··· Input ···

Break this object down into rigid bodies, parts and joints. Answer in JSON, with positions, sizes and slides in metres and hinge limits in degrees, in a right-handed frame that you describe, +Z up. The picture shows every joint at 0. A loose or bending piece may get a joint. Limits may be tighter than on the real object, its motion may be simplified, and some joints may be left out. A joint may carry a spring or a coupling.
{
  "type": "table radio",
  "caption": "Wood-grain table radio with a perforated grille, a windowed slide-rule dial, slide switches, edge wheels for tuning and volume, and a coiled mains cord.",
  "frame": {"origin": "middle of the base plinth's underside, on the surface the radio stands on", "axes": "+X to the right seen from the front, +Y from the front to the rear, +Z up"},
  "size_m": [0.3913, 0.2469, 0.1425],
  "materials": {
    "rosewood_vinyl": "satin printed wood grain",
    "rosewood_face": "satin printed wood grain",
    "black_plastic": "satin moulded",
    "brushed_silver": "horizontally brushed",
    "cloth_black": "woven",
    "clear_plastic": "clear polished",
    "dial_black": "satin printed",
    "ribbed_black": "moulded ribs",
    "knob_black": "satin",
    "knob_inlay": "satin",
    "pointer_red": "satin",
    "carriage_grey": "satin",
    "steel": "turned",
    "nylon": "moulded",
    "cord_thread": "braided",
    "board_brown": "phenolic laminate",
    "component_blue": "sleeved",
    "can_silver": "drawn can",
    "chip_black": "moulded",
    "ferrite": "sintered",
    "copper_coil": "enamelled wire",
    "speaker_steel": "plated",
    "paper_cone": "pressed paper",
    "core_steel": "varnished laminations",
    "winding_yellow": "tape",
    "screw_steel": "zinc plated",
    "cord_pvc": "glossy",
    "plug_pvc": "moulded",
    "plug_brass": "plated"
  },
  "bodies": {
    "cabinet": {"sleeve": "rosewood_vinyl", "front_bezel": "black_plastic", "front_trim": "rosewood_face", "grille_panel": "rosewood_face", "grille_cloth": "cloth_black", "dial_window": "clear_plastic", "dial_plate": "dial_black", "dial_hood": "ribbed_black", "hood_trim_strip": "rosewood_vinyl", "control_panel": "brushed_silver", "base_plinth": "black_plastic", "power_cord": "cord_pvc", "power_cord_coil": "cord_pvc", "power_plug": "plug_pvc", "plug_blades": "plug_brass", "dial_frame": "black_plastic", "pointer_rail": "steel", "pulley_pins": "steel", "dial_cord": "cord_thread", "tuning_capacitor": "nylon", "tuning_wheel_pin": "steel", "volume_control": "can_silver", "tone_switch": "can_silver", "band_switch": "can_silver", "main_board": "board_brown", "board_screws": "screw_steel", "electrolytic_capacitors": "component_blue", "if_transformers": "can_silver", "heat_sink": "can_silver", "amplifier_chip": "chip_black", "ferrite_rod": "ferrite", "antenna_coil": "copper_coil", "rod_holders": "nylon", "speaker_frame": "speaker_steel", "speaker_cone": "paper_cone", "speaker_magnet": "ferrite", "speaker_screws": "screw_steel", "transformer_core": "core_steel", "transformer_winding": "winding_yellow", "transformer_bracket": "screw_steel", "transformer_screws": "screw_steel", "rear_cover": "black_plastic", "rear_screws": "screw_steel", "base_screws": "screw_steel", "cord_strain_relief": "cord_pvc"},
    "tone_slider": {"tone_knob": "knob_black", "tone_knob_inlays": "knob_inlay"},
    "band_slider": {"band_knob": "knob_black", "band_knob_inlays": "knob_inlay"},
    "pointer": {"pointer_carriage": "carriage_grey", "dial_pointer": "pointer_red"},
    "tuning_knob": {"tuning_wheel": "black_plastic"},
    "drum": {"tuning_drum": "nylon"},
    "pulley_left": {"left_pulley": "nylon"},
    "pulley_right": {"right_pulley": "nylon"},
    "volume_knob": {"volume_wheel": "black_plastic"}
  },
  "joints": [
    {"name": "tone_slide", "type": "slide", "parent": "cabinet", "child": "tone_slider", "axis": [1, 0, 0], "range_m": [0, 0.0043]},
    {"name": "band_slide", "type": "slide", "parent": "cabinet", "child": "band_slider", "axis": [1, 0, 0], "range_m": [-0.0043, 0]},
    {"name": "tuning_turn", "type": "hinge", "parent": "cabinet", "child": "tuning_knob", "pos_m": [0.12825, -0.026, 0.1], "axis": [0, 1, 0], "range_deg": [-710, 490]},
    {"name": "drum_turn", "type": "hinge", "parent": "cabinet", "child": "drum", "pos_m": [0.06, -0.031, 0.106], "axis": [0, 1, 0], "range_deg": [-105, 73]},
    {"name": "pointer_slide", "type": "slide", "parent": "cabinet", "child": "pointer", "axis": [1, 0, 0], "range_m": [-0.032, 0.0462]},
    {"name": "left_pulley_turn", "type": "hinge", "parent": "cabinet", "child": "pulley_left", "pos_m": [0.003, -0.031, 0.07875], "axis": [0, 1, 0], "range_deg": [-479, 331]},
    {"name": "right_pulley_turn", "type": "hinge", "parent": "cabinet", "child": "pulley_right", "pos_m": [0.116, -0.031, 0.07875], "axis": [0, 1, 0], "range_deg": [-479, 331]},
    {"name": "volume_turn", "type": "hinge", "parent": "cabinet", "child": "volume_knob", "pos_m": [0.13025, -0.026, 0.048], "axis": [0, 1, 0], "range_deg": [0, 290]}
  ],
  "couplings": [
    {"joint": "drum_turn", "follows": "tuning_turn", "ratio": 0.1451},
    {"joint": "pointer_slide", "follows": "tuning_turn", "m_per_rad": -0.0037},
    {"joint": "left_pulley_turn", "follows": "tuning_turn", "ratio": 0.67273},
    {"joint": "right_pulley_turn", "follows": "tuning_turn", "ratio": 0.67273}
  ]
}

···
··· Input ···

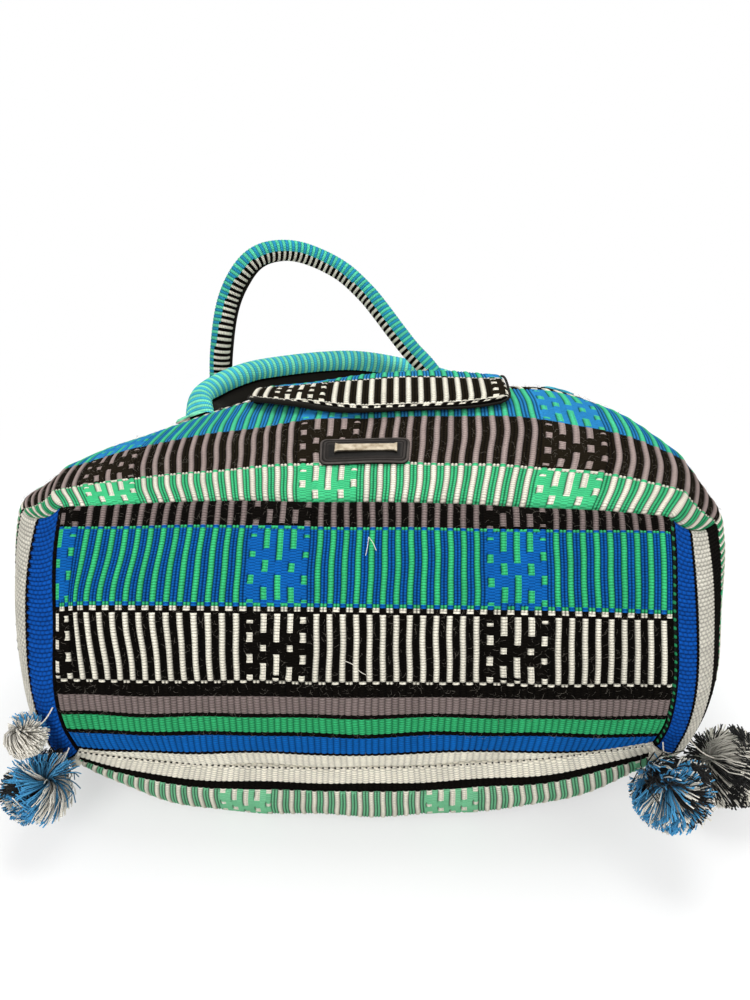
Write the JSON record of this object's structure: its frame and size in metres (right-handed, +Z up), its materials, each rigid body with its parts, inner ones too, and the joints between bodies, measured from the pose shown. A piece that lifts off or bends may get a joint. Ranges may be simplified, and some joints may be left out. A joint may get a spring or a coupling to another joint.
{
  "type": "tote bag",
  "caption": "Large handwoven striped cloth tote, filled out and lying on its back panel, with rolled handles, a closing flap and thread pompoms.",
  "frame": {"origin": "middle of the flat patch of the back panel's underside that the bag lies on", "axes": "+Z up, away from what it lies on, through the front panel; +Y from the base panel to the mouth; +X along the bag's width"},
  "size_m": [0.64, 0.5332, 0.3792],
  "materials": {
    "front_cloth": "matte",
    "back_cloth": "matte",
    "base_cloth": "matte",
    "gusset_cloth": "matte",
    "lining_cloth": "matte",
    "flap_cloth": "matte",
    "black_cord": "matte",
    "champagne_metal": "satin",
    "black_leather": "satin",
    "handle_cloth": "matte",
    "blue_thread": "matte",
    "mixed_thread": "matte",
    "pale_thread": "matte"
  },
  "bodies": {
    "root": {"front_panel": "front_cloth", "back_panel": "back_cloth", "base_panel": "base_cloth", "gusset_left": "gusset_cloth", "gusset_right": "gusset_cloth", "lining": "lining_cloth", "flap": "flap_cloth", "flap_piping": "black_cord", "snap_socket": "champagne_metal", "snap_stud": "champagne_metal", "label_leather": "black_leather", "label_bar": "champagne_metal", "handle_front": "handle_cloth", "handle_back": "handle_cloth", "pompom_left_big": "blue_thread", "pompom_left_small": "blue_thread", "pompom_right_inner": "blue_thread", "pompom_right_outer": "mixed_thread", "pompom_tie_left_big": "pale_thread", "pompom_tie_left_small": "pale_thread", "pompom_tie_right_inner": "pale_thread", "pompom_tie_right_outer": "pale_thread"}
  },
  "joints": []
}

···

_Description of the task_
Reply with one number: the count of lines in the entries that include the word "bodies".

_Exercise response_
4